_Given problem_
Reproduce precisely the lines between the start of the data below and the line with "GAP = 0.0002", both included.
[Begin Data to process]
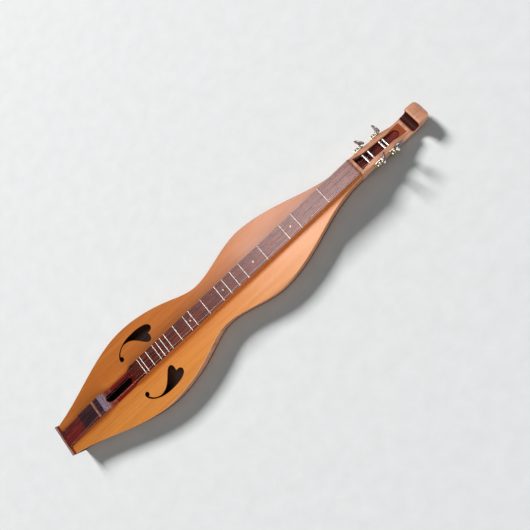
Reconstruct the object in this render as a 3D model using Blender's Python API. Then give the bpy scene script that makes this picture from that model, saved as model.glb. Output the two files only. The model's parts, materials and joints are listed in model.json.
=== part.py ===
"""Mountain dulcimer: hourglass body, one fretboard, four strings, four geared tuners.

Frame: +X runs from the tail to the peghead, +Y is the melody side, +Z is up, and the
instrument lies on its back at z = 0. Lengths along the instrument are stations measured
from the theoretical bridge line, and the parent empty puts the middle of the instrument
over the world's origin. Every length is in metres.
"""
import math

import bmesh
import bpy
from mathutils import Matrix, Vector

# ---- driving dimensions ----
SCALE_LENGTH = 0.711
TAIL_END = -0.117
HEAD_END = 0.883
GAP = 0.0002

# ---- body ----
BACK_THICKNESS = 0.003
SOUNDBOARD_TOP = 0.036
SOUNDBOARD_THICKNESS = 0.003
SIDE_THICKNESS = 0.0022
OVERHANG = 0.0015
CAP_THICKNESS = 0.0035
CAP_TOP = 0.0445
CAP_OVERLAP = 0.001
CAP_EDGE = 0.0008
NECK_JOINT = 0.713
TAIL_BLOCK_LENGTH = 0.022
HEEL_LENGTH = 0.040
BRACE_STATION = 0.318
BRACE_WIDTH = 0.012
BRACE_HEIGHT = 0.009
BRACE_TIP_HEIGHT = 0.003
BRACE_TAPER = 0.012
BRACE_END_GAP = 0.001
CUTTER_MARGIN = 0.002
BODY_START = TAIL_END + CAP_THICKNESS + GAP
SIDE_BOTTOM = BACK_THICKNESS + GAP
SIDE_TOP = SOUNDBOARD_TOP - SOUNDBOARD_THICKNESS - GAP

# Half width of the body: station, half width, slope.
BODY_CURVE = [
    (-0.118, 0.0350, 0.155),
    (0.128, 0.0948, 0.000),
    (0.258, 0.0685, -0.385),
    (0.322, 0.0508, 0.000),
    (0.455, 0.0744, 0.000),
    (0.575, 0.0502, -0.330),
    (0.665, 0.0245, -0.170),
    (0.715, 0.0203, 0.000),
]

# Sound hole on the +Y side: a ball, then the outline's knots with the handles between them.
HOLE_BALL = (0.0960, 0.0462)
HOLE_BALL_RADIUS = 0.0054
HOLE_BALL_ARC = (172, 442)
HOLE_CURVE = [
    ((0.0985, 0.0560), (0.1085, 0.0668), (0.1215, 0.0668)),
    ((0.1490, 0.0662), (0.1590, 0.0335), (0.1715, 0.0337)),
    ((0.1800, 0.0337), (0.1800, 0.0430), (0.1786, 0.0502)),
    ((0.1860, 0.0492), (0.1921, 0.0515), (0.1921, 0.0575)),
    ((0.1921, 0.0700), (0.1650, 0.0746), (0.1400, 0.0736)),
]
HOLE_RETURN = ((0.1120, 0.0726), (0.0925, 0.0600))
HOLE_STEPS = 10
SLOT_STEPS = 10
BODY_STATIONS = 66
BLOCK_STATIONS = 5
HEEL_STATIONS = 6
SHARP_ANGLE = 32
EDGE_ANGLE = 50
EDGE_SEGMENTS = 2
MERGE = 1e-6

# ---- fretboard ----
FRETBOARD_HALF_WIDTH = 0.0184
FRETBOARD_TOP = 0.056
OVERLAY_THICKNESS = 0.004
OVERLAY_END = 0.709
BASE_TOP = FRETBOARD_TOP - OVERLAY_THICKNESS - GAP
BASE_BOTTOM = SOUNDBOARD_TOP + GAP
HOLLOW_FLOOR = 0.0395
HOLLOW_TAIL = (0.0095, 0.037)
HOLLOW_HEAD = (0.114, 0.085)
HOLLOW_HALVINGS = 40
# Height of the strum hollow: station, height, slope. The tail end starts as a flat bevel.
HOLLOW_CURVE = [
    (0.0095, 0.0560, -0.43),
    (0.0185, 0.0520, -0.46),
    (0.0370, 0.0395, 0.00),
    (0.0850, 0.0395, 0.00),
    (0.1140, 0.0560, 0.00),
]
TAIL_DECK_TOP = 0.0442
TAIL_DECK_RAMP = (-0.049, -0.095)
PLATFORM_START = -0.049
PLATFORM_SHOULDER = -0.020
PLATFORM_DROP = 0.0022
STRUM_SLOT = (0.022, 0.091, 0.0086)
HOLLOW_STEPS = 13
HOLLOW_EDGE_STEPS = 7
TAIL_DECK_STEPS = 11
PLATFORM_STEPS = 7

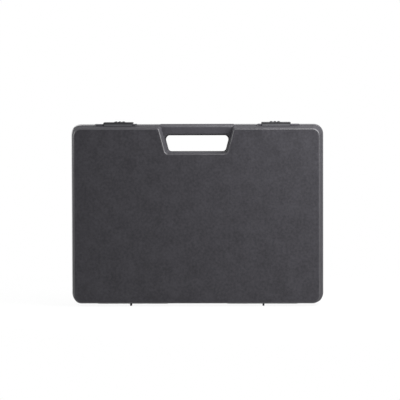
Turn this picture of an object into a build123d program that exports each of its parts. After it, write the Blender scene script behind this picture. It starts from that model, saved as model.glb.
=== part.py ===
"""Plastic transit case: two moulded half shells with an integral carrying handle,
two sliding latches on the top edge, two pinned hinges on the bottom edge and foam inside.

Millimetres. X runs along the width, Z is up as the case is carried, and Y = 0 is the parting
plane: the lid lies in front of it (negative Y) and the base behind it.
"""
from build123d import *
from math import cos, pi, radians, tan
import os

# Case body
case_width = 438.0            # over the rim lips
case_top = 314.5              # top of the rim lips above the ground
bottom_height = 3.3           # underside of the bottom wall at the parting plane
shell_depth = 50.0            # parting plane to outer face, each shell
wall = 2.5
wall_draft = 5.5              # degrees, outer walls at the sides and the top
bottom_draft = 3.0            # degrees, bottom wall
corner_radius = 17.0          # rim corners seen from the front
wall_corner_radius = 13.0     # corners of the walls in front of the rim
face_edge_radius = 3.0        # rounding round the big outer face and the notch in it

# Rim
lip_out = 1.5                 # how far the lip stands out from the wall
lip_depth = 7.0
lip_taper = 13.5              # degrees, from the parting plane down to the wall
tongue_thickness = 1.4
tongue_height = 2.0
tongue_inset = -0.2           # from the wall's outer face to the tongue's outer face
groove_clearance = 0.3
tongue_start_height = 40.0    # the tongue runs on the sides above this and along the top

# Handle
notch_half_width = 66.4       # at the rim top, in the outer face
notch_height = 49.6           # from the rim top down to the notch's floor, in the outer face
notch_slope = 15.0            # degrees, sides of the notch seen from the front
notch_draft = 5.4             # degrees, the notch's sides towards the parting plane
notch_floor_draft = 3.0       # degrees, its floor
notch_corner_radius = 6.0
notch_mouth_radius = 4.0      # where the notch's sides turn into the top
bar_half_depth = 18.0
bar_height = 19.2
bar_overlap = 1.0             # how far the bar's ends reach into the notch's walls
bar_top_radius = 6.0
bar_bottom_radius = 4.0
bar_blend_inset = 0.05        # the blend's arcs end this far inside the notch's walls
hole_corner_radius = 7.5      # between the bar and the notch's sides

# Slide latches
latch_side_gap = 56.5         # from the case's side to the closed slide
latch_length = 51.0
latch_half_depth = 18.3
latch_thickness = 2.9
latch_travel = 12.0
latch_gap = 0.3               # between the slide and its seat
skirt_thickness = 1.4
slide_corner_chamfer = 1.5
slide_chamfer = 0.7
grip_count = 3
grip_pitch = 6.5
grip_width = 6.0
grip_rise = 1.5
grip_half_length = 14.0
grip_offset = 1.9             # from the slide's middle towards the case's middle
seat_half_depth = 16.5
seat_margin = 3.2             # seat beyond the slide's travel
stop_length = 5.0             # fixed block on the lid at each slide's inner end
stop_gap = 1.6
stop_rise = 0.6
stop_side_gap = 2.0           # to the seat's front edge
stop_seam_gap = 1.0           # to the parting plane

# Undercut studs below each slide
stud_length = 8.0
stud_width = 3.6
stud_head_width = 6.4
stud_head_thickness = 1.4
stud_head_gap = 0.4
stud_clearance = 0.3
lid_stud_depth = 9.6          # stud centre to the parting plane
base_stud_depth = 9.0
inner_stud_inset = 6.0        # stud centre to the slide's inner end
outer_stud_inset = 18.0       # to the outer end, so that the closed slide hides its slots

# Hinges
hinge_side_gap = 45.0         # from the case's side to the hinge's outer end
hinge_length = 122.0
base_knuckle_length = 48.0
knuckle_gap = 0.5
knuckle_flats = 8
hinge_axis_height = 2.9
lid_knuckle_radius = 1.75
base_knuckle_radius = 1.7
pin_radius = 0.8
pin_clearance = 0.05
pin_grip = 0.02               # radial, where the base holds the pin
pin_head_radius = 1.3
pin_head_length = 1.2
knuckle_clearance = 0.3
knuckle_web_rise = 1.0        # how far a knuckle's web reaches into the wall

# Standing ribs, one per shell and hinge, side by side so that they pass each other
foot_width = 3.2
foot_gap = 0.6
foot_near = 20.0              # from the parting plane
foot_far = 30.0
foot_chamfer = 0.8

# Foam
foam_side_gap = 3.0
base_foam_thickness = 8.0
lid_foam_thickness = 25.0

SIDES = {"left": -1, "right": 1}
fusing_depth = 0.5            # how far a block reaches into the one that it is fused with
pick_margin = 0.1             # for choosing edges by their place

# Values that follow from the sizes above
wall_top = case_top - lip_out
wall_half_width = case_width / 2 - lip_out
notch_floor = case_top - notch_height
bar_floor = case_top - bar_height
latch_inner_end = case_width / 2 - latch_side_gap - latch_length
latch_middle = latch_inner_end + latch_length / 2
seat_inner_end = latch_inner_end - stop_gap - stop_length
seat_outer_end = latch_inner_end + latch_length + latch_travel + seat_margin
slide_floor = case_top + latch_gap
skirt_back = latch_half_depth - skirt_thickness
skirt_floor = wall_top - skirt_back * tan(radians(wall_draft)) + latch_gap
hinge_middle = case_width / 2 - hinge_side_gap - hinge_length / 2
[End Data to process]
_Output of the exercise_
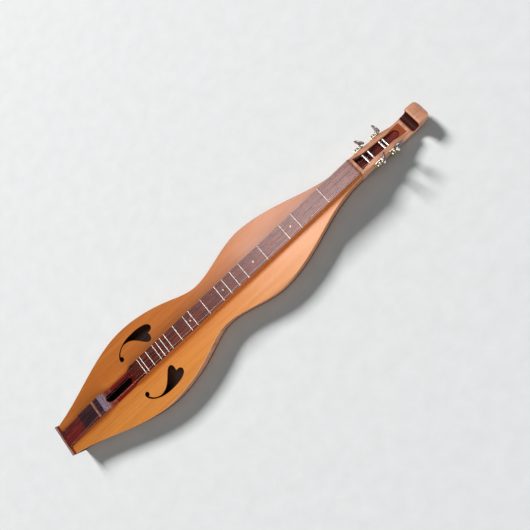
Reconstruct the object in this render as a 3D model using Blender's Python API. Then give the bpy scene script that makes this picture from that model, saved as model.glb. Output the two files only. The model's parts, materials and joints are listed in model.json.
=== part.py ===
"""Mountain dulcimer: hourglass body, one fretboard, four strings, four geared tuners.

Frame: +X runs from the tail to the peghead, +Y is the melody side, +Z is up, and the
instrument lies on its back at z = 0. Lengths along the instrument are stations measured
from the theoretical bridge line, and the parent empty puts the middle of the instrument
over the world's origin. Every length is in metres.
"""
import math

import bmesh
import bpy
from mathutils import Matrix, Vector

# ---- driving dimensions ----
SCALE_LENGTH = 0.711
TAIL_END = -0.117
HEAD_END = 0.883
GAP = 0.0002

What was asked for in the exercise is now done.